Erivwo’s passion for cake shines, made even more evident by the determination to pursue her craft through several relocations. In Newfoundland, she is working from her basement where she has a separate kitchen for the business. If she were to go back to Toronto, she says she would be looking at opening up a shop. The volume of business and cash flow in Newfoundland thus far hasn’t made a storefront possible, she says, adding that you need a certain amount of people who appreciate art and are willing to pay for it to reach the top.

Erivwo markets the business through an online ad and her Facebook page, saying she thinks most of her clients are coming through word of mouth.
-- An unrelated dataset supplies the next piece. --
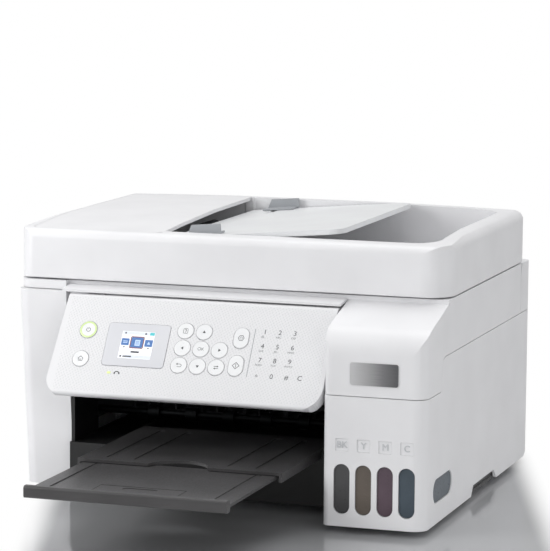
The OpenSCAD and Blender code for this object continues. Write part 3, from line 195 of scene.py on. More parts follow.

She’s a solo flyer in a small business blessed with tremendous talent and a pleasantly spirited nature felt by the many laughs shared in conversation with her. It’s clear she loves her work, and the dynamic nature of cake artistry.

“The cake industry is a very exciting one. New things come in; you just have to update yourself on every design and every new product. Whatever you were doing five years ago is not going to be on trend, which is quite interesting to me. I love the experience.”